((

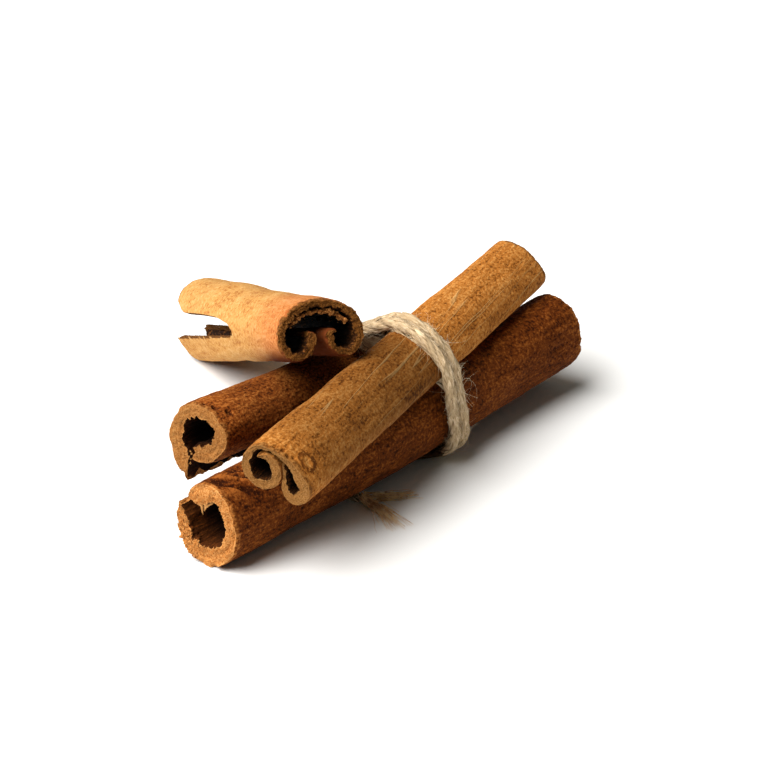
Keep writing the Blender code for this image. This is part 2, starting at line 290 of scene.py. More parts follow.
class Roll:
    """How a flat sheet lies once it is rolled: an axis, and the line of the sheet at both ends."""

    def __init__(
        self, axis, line, outside, inside, far_line=None, outward=1,
        far_scale=(1.0, 1.0), roll=0.0, twist=0.0, bow=0.0, lean=0.0,
    ):
        self.near, self.far = np.array(axis[0]), np.array(axis[1])
        self.length = np.linalg.norm(self.far - self.near)
        self.along = (self.far - self.near) / self.length
        right = np.cross(self.along, (0, 0, 1))
        self.right = right / np.linalg.norm(right)
        self.up = np.cross(self.right, self.along)
        self.near_line, self.far_line = line, line if far_line is None else far_line
        steps = np.linalg.norm(np.diff(line, axis=0), axis=1)
        self.reach = np.concatenate([[0], np.cumsum(steps)])
        self.width = self.reach[-1]
        self.outside, self.inside, self.outward = side_reach(outside), side_reach(inside), outward
        self.far_scale, self.roll, self.twist, self.bow, self.lean = far_scale, roll, twist, bow, lean

    def flat(self, across, share):
        """Line and outward direction at a distance across the sheet and a share of the length."""
        spots, ends = [], []
        for line in (self.near_line, self.far_line):
            directions = np.gradient(line, axis=0)
            spots.append(np.stack([np.interp(across, self.reach, line[:, k]) for k in (0, 1)], axis=1))
            ends.append(np.stack([np.interp(across, self.reach, directions[:, k]) for k in (0, 1)], axis=1))
        share = share[:, None]
        spot = spots[0] * (1 - share) + spots[1] * share
        ahead = ends[0] * (1 - share) + ends[1] * share
        ahead /= np.linalg.norm(ahead, axis=1)[:, None]
        return spot, np.stack([-ahead[:, 1], ahead[:, 0]], axis=1) * self.outward

    def place(self, across, share, depth, lift=0.0, shift=0.0):
        """Points of the rolled sheet. Depth is 1 on the outside and 0 on the inside; lift is outwards."""
        bounded = np.clip(share, 0, 1)
        spot, out = self.flat(across, bounded)
        outside = np.interp(across / self.width, SIDE_STOPS, self.outside)
        inside = np.interp(across / self.width, SIDE_STOPS, self.inside)
        flat = spot + out * (depth * outside - (1 - depth) * inside + lift)[:, None]
        waver = 1 + 0.018 * np.sin(9.0 * share + self.roll + 1.0) + 0.01 * np.sin(21.0 * share)
        flat = flat * waver[:, None]
        across_axis = flat[:, 0] * (1 + (self.far_scale[0] - 1) * share)
        up_axis = flat[:, 1] * (1 + (self.far_scale[1] - 1) * share)
        turn = np.radians(self.roll + self.twist * share)
        right = across_axis * np.cos(turn) - up_axis * np.sin(turn)
        rise = across_axis * np.sin(turn) + up_axis * np.cos(turn)
        ahead = share * self.length + shift + self.lean * share * rise
        right = right + self.bow * 4 * share * (1 - share)
        places = np.outer(ahead, self.along) + np.outer(right, self.right) + np.outer(rise, self.up)
        return self.near + places + CENTRED

    def outline(self, share, count=160):
        """Both sides of the sheet at one share of the length."""
        across = np.linspace(0, self.width, count)
        across = np.concatenate([across, across[::-1]])
        depth = np.repeat([1.0, 0.0], count)
        return self.place(across, np.full(2 * count, share), depth)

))

**Brief**
Repeat the data exactly. Leave nothing out.

**Problem solution**
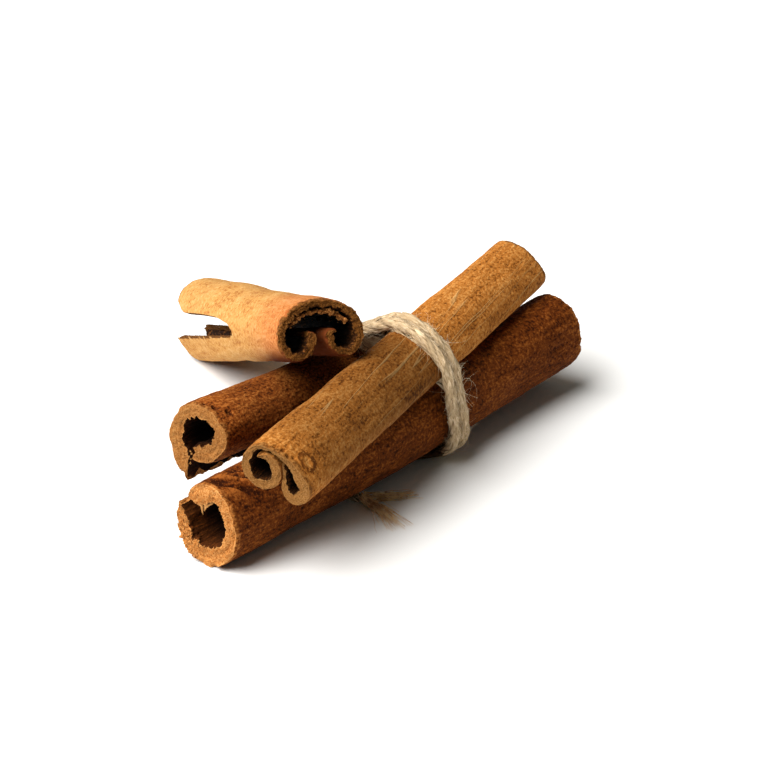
Keep writing the Blender code for this image. This is part 2, starting at line 290 of scene.py. More parts follow.
class Roll:
    """How a flat sheet lies once it is rolled: an axis, and the line of the sheet at both ends."""

    def __init__(
        self, axis, line, outside, inside, far_line=None, outward=1,
        far_scale=(1.0, 1.0), roll=0.0, twist=0.0, bow=0.0, lean=0.0,
    ):
        self.near, self.far = np.array(axis[0]), np.array(axis[1])
        self.length = np.linalg.norm(self.far - self.near)
        self.along = (self.far - self.near) / self.length
        right = np.cross(self.along, (0, 0, 1))
        self.right = right / np.linalg.norm(right)
        self.up = np.cross(self.right, self.along)
        self.near_line, self.far_line = line, line if far_line is None else far_line
        steps = np.linalg.norm(np.diff(line, axis=0), axis=1)
        self.reach = np.concatenate([[0], np.cumsum(steps)])
        self.width = self.reach[-1]
        self.outside, self.inside, self.outward = side_reach(outside), side_reach(inside), outward
        self.far_scale, self.roll, self.twist, self.bow, self.lean = far_scale, roll, twist, bow, lean

    def flat(self, across, share):
        """Line and outward direction at a distance across the sheet and a share of the length."""
        spots, ends = [], []
        for line in (self.near_line, self.far_line):
            directions = np.gradient(line, axis=0)
            spots.append(np.stack([np.interp(across, self.reach, line[:, k]) for k in (0, 1)], axis=1))
            ends.append(np.stack([np.interp(across, self.reach, directions[:, k]) for k in (0, 1)], axis=1))
        share = share[:, None]
        spot = spots[0] * (1 - share) + spots[1] * share
        ahead = ends[0] * (1 - share) + ends[1] * share
        ahead /= np.linalg.norm(ahead, axis=1)[:, None]
        return spot, np.stack([-ahead[:, 1], ahead[:, 0]], axis=1) * self.outward

    def place(self, across, share, depth, lift=0.0, shift=0.0):
        """Points of the rolled sheet. Depth is 1 on the outside and 0 on the inside; lift is outwards."""
        bounded = np.clip(share, 0, 1)
        spot, out = self.flat(across, bounded)
        outside = np.interp(across / self.width, SIDE_STOPS, self.outside)
        inside = np.interp(across / self.width, SIDE_STOPS, self.inside)
        flat = spot + out * (depth * outside - (1 - depth) * inside + lift)[:, None]
        waver = 1 + 0.018 * np.sin(9.0 * share + self.roll + 1.0) + 0.01 * np.sin(21.0 * share)
        flat = flat * waver[:, None]
        across_axis = flat[:, 0] * (1 + (self.far_scale[0] - 1) * share)
        up_axis = flat[:, 1] * (1 + (self.far_scale[1] - 1) * share)
        turn = np.radians(self.roll + self.twist * share)
        right = across_axis * np.cos(turn) - up_axis * np.sin(turn)
        rise = across_axis * np.sin(turn) + up_axis * np.cos(turn)
        ahead = share * self.length + shift + self.lean * share * rise
        right = right + self.bow * 4 * share * (1 - share)
        places = np.outer(ahead, self.along) + np.outer(right, self.right) + np.outer(rise, self.up)
        return self.near + places + CENTRED

    def outline(self, share, count=160):
        """Both sides of the sheet at one share of the length."""
        across = np.linspace(0, self.width, count)
        across = np.concatenate([across, across[::-1]])
        depth = np.repeat([1.0, 0.0], count)
        return self.place(across, np.full(2 * count, share), depth)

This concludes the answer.